# Task statement:
Print the whole listing exactly.

Stored data
# # # # # # #

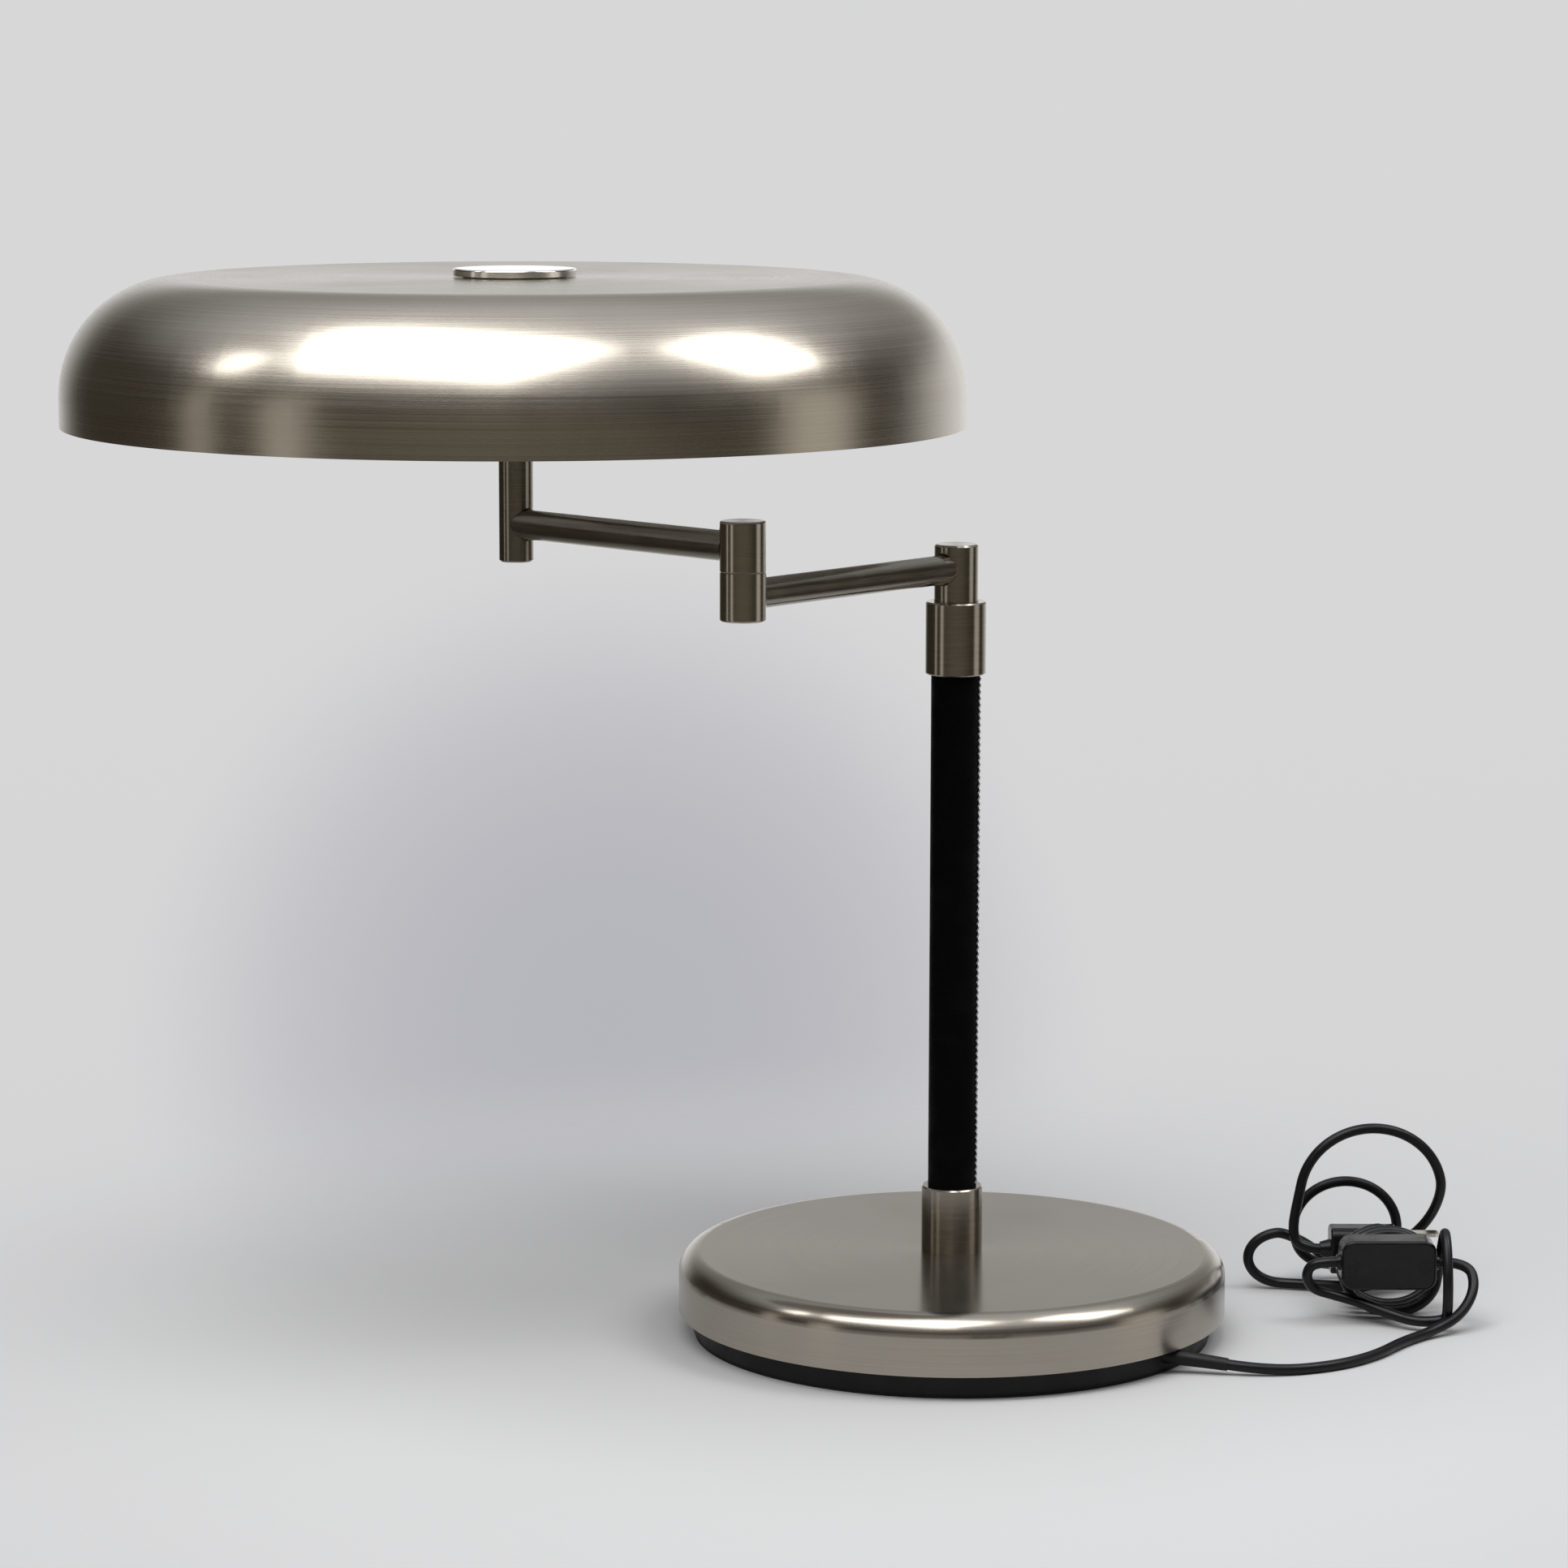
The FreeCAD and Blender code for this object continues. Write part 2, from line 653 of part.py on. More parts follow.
def cap(z, upward):
    """Rounded cap that closes a barrel, with a short spigot inside it."""
    low, high = (z - cap_height, z) if upward else (z, z + cap_height)
    disc = rod(elbow, low, high, barrel_radius)
    disc = disc.makeFillet(cap_fillet, edges_at(disc, z, barrel_radius))
    inner = (low - cap_spigot, low) if upward else (high, high + cap_spigot)
    outer = barrel_bore_radius - fit
    return disc.fuse(pipe(elbow, inner[0], inner[1], outer, outer - cap_spigot_wall))


def make_elbow():
    """Two barrels on a hollow pivot, with washers, nut and end caps."""
    lower = pipe(elbow, elbow_foot_z + cap_height, lower_barrel_top_z, barrel_radius, barrel_bore_radius)
    roof = pipe(elbow, lower_barrel_top_z - barrel_floor, lower_barrel_top_z, barrel_bore_radius + fit,
                pivot_radius + fit)
    nodes["lower_barrel"] = side_hole(lower.fuse(roof), elbow, lower_arm_z, lower_arm_heading + 180).removeSplitter()
    nodes["lower_barrel_cap"] = cap(elbow_foot_z, False).removeSplitter()

    floor_top_z = upper_barrel_foot_z + barrel_floor
    upper = pipe(elbow, upper_barrel_foot_z, elbow_top_z - cap_height, barrel_radius, barrel_bore_radius)
    floor = pipe(elbow, upper_barrel_foot_z, floor_top_z, barrel_bore_radius + fit, pivot_radius + running_fit)
    nodes["upper_barrel"] = side_hole(upper.fuse(floor), elbow, upper_arm_z, upper_arm_heading).removeSplitter()
    nodes["upper_barrel_cap"] = cap(elbow_top_z, True).removeSplitter()

    nodes["elbow_washer"] = pipe(elbow, elbow_washer_z, elbow_washer_z + elbow_washer_height,
                                 barrel_radius - elbow_washer_inset, pivot_radius + fit)
    spring_z = floor_top_z + face_gap
    nut_z = spring_z + spring_washer_height
    pivot_top_z = nut_z + elbow_nut_height + pivot_tail
    head_top_z = lower_barrel_top_z - barrel_floor
    pivot = rod(elbow, head_top_z, pivot_top_z, pivot_radius)
    pivot = pivot.fuse(rod(elbow, head_top_z - pivot_head_height, head_top_z, pivot_head_radius))
    bore = rod(elbow, head_top_z - pivot_head_height, pivot_top_z, pivot_bore_radius)
    nodes["elbow_pivot"] = pivot.cut(bore).removeSplitter()
    nodes["elbow_spring_washer"] = pipe(elbow, spring_z, nut_z, spring_washer_radius, pivot_radius + fit)
    nodes["elbow_nut"] = hexagon(elbow, nut_z, elbow_nut_height, elbow_nut_flats, pivot_radius + fit)


# ---------------------------------------------------------------- stem, shade and finial
def make_stem():
    """Bar with a wire bore, bored at the side for the upper arm."""
    bar = rod(stem, stem_foot_z, stem_top_z, stem_radius)
    bar = bar.makeChamfer(stem_chamfer, edges_at(bar, stem_foot_z, stem_radius))
    bar = bored(bar, stem, upper_arm_z, upper_arm_heading + 180, stem_radius)
    bar = bar.cut(rod(stem, upper_arm_z - lead_radius - lead_room, stem_top_z, lead_radius + lead_room))
    bar = bar.cut(rod(stem, stem_top_z - nipple_in_stem, stem_top_z, nipple_radius + fit))
    cross = beam(at(stem, holder_z) - V(stem_radius, 0, 0), V(1, 0, 0), 2 * stem_radius,
                 holder_lead_radius + lead_room / 2)
    nodes["shade_stem"] = bar.cut(cross)
    nodes["shade_nipple"] = pipe(stem, stem_top_z - nipple_in_stem, nipple_top_z, nipple_radius,
                                 nipple_bore_radius)


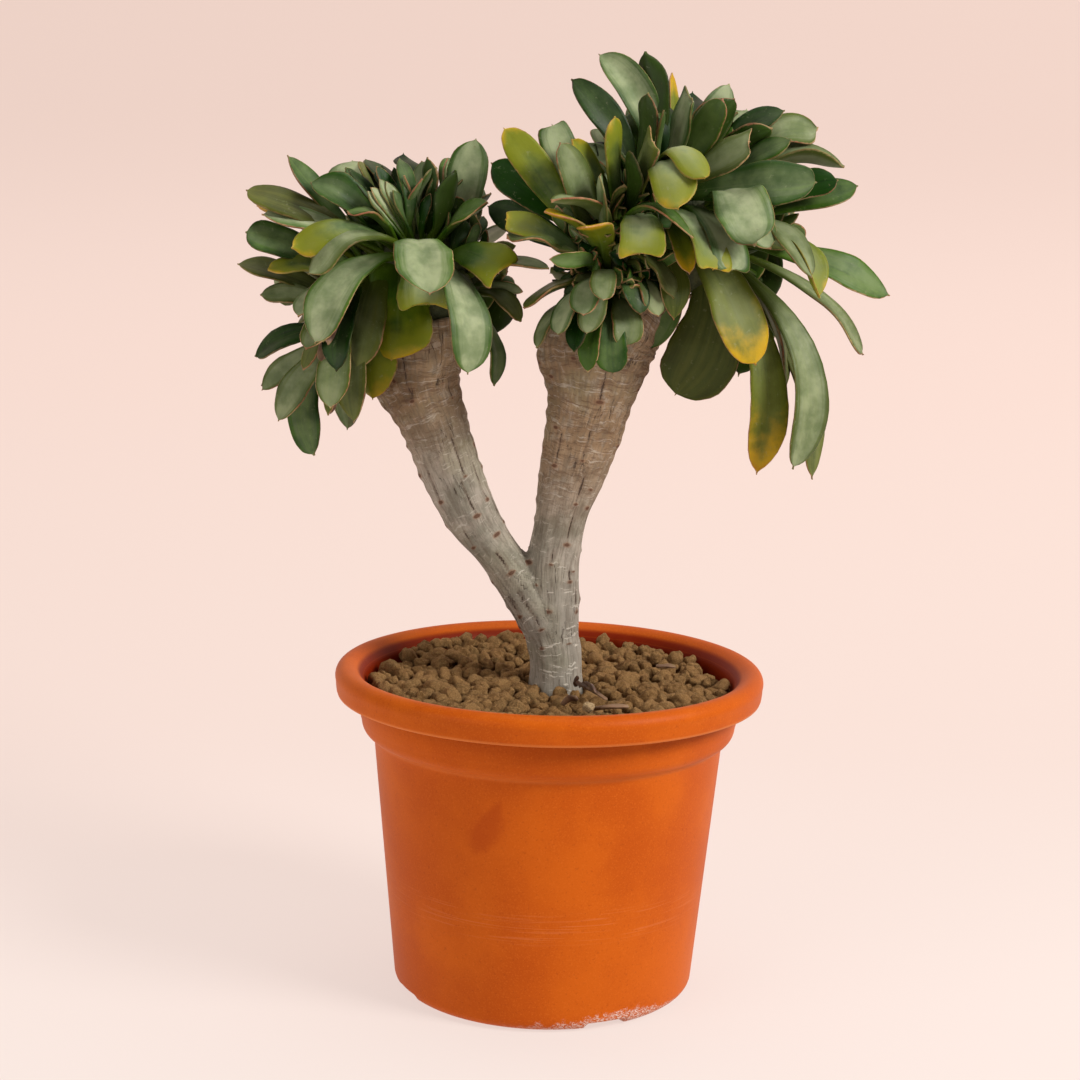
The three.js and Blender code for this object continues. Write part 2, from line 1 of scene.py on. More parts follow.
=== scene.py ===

# # # # # # #

# Right answer:
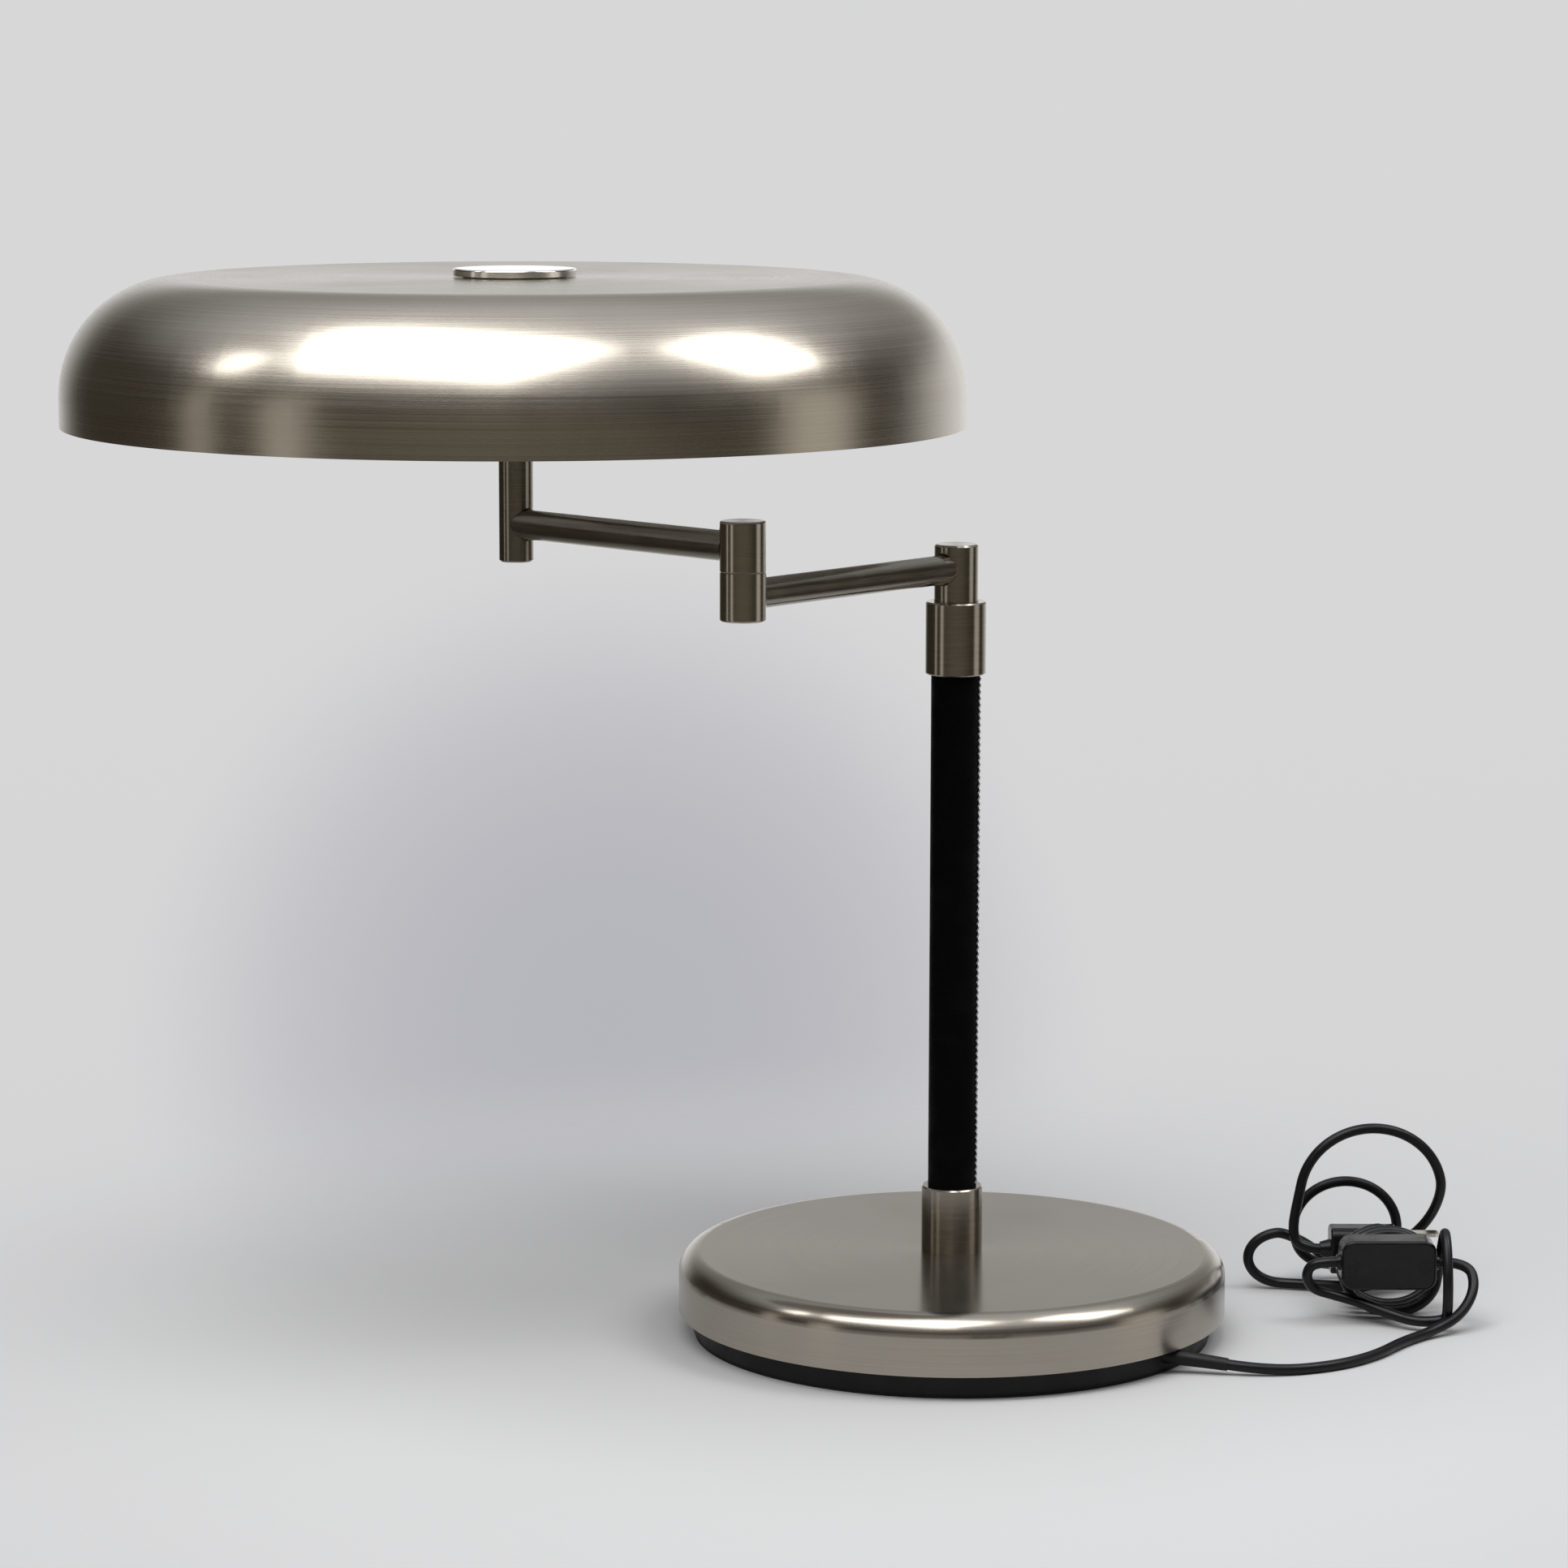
The FreeCAD and Blender code for this object continues. Write part 2, from line 653 of part.py on. More parts follow.
def cap(z, upward):
    """Rounded cap that closes a barrel, with a short spigot inside it."""
    low, high = (z - cap_height, z) if upward else (z, z + cap_height)
    disc = rod(elbow, low, high, barrel_radius)
    disc = disc.makeFillet(cap_fillet, edges_at(disc, z, barrel_radius))
    inner = (low - cap_spigot, low) if upward else (high, high + cap_spigot)
    outer = barrel_bore_radius - fit
    return disc.fuse(pipe(elbow, inner[0], inner[1], outer, outer - cap_spigot_wall))


def make_elbow():
    """Two barrels on a hollow pivot, with washers, nut and end caps."""
    lower = pipe(elbow, elbow_foot_z + cap_height, lower_barrel_top_z, barrel_radius, barrel_bore_radius)
    roof = pipe(elbow, lower_barrel_top_z - barrel_floor, lower_barrel_top_z, barrel_bore_radius + fit,
                pivot_radius + fit)
    nodes["lower_barrel"] = side_hole(lower.fuse(roof), elbow, lower_arm_z, lower_arm_heading + 180).removeSplitter()
    nodes["lower_barrel_cap"] = cap(elbow_foot_z, False).removeSplitter()

    floor_top_z = upper_barrel_foot_z + barrel_floor
    upper = pipe(elbow, upper_barrel_foot_z, elbow_top_z - cap_height, barrel_radius, barrel_bore_radius)
    floor = pipe(elbow, upper_barrel_foot_z, floor_top_z, barrel_bore_radius + fit, pivot_radius + running_fit)
    nodes["upper_barrel"] = side_hole(upper.fuse(floor), elbow, upper_arm_z, upper_arm_heading).removeSplitter()
    nodes["upper_barrel_cap"] = cap(elbow_top_z, True).removeSplitter()

    nodes["elbow_washer"] = pipe(elbow, elbow_washer_z, elbow_washer_z + elbow_washer_height,
                                 barrel_radius - elbow_washer_inset, pivot_radius + fit)
    spring_z = floor_top_z + face_gap
    nut_z = spring_z + spring_washer_height
    pivot_top_z = nut_z + elbow_nut_height + pivot_tail
    head_top_z = lower_barrel_top_z - barrel_floor
    pivot = rod(elbow, head_top_z, pivot_top_z, pivot_radius)
    pivot = pivot.fuse(rod(elbow, head_top_z - pivot_head_height, head_top_z, pivot_head_radius))
    bore = rod(elbow, head_top_z - pivot_head_height, pivot_top_z, pivot_bore_radius)
    nodes["elbow_pivot"] = pivot.cut(bore).removeSplitter()
    nodes["elbow_spring_washer"] = pipe(elbow, spring_z, nut_z, spring_washer_radius, pivot_radius + fit)
    nodes["elbow_nut"] = hexagon(elbow, nut_z, elbow_nut_height, elbow_nut_flats, pivot_radius + fit)


# ---------------------------------------------------------------- stem, shade and finial
def make_stem():
    """Bar with a wire bore, bored at the side for the upper arm."""
    bar = rod(stem, stem_foot_z, stem_top_z, stem_radius)
    bar = bar.makeChamfer(stem_chamfer, edges_at(bar, stem_foot_z, stem_radius))
    bar = bored(bar, stem, upper_arm_z, upper_arm_heading + 180, stem_radius)
    bar = bar.cut(rod(stem, upper_arm_z - lead_radius - lead_room, stem_top_z, lead_radius + lead_room))
    bar = bar.cut(rod(stem, stem_top_z - nipple_in_stem, stem_top_z, nipple_radius + fit))
    cross = beam(at(stem, holder_z) - V(stem_radius, 0, 0), V(1, 0, 0), 2 * stem_radius,
                 holder_lead_radius + lead_room / 2)
    nodes["shade_stem"] = bar.cut(cross)
    nodes["shade_nipple"] = pipe(stem, stem_top_z - nipple_in_stem, nipple_top_z, nipple_radius,
                                 nipple_bore_radius)


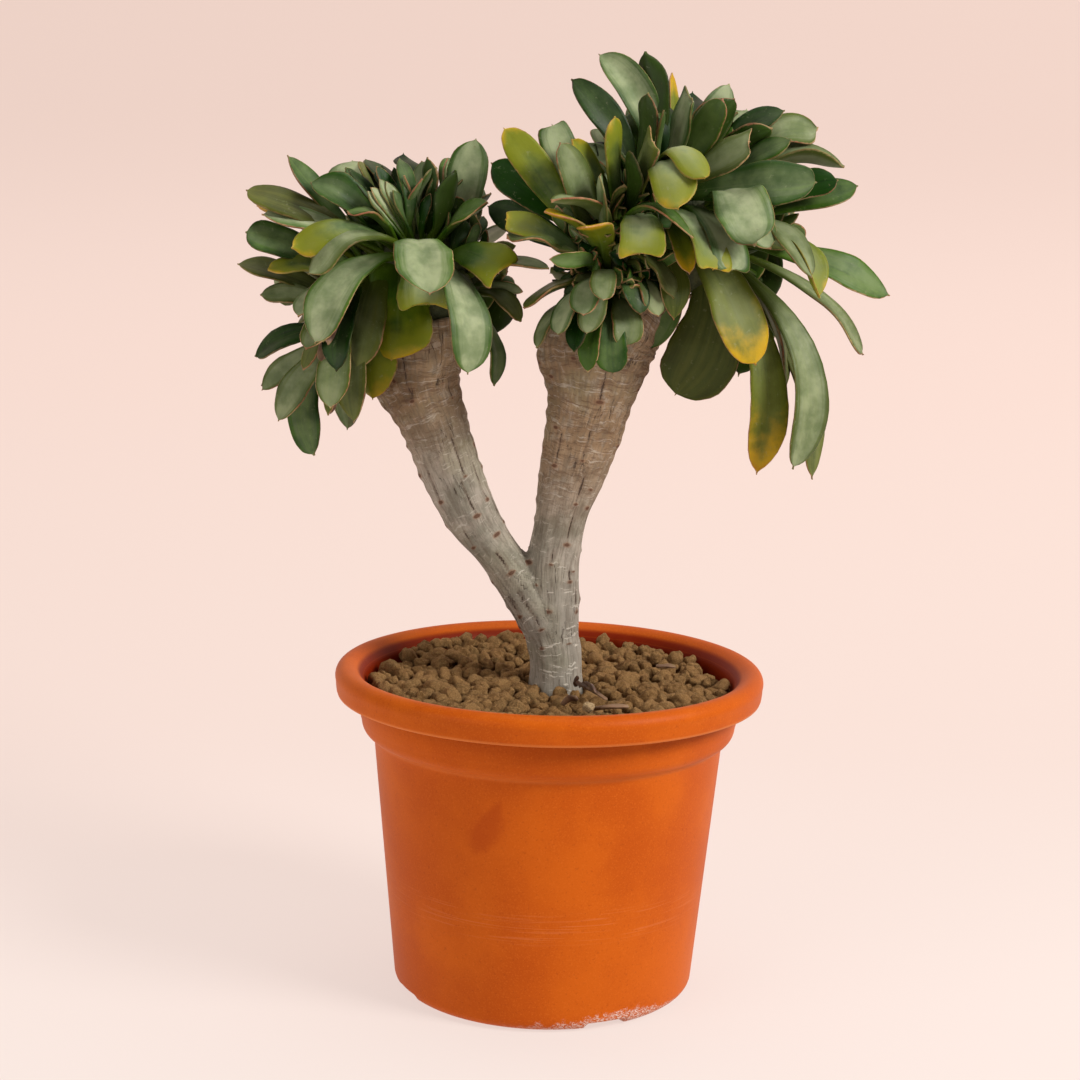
The three.js and Blender code for this object continues. Write part 2, from line 1 of scene.py on. More parts follow.
=== scene.py ===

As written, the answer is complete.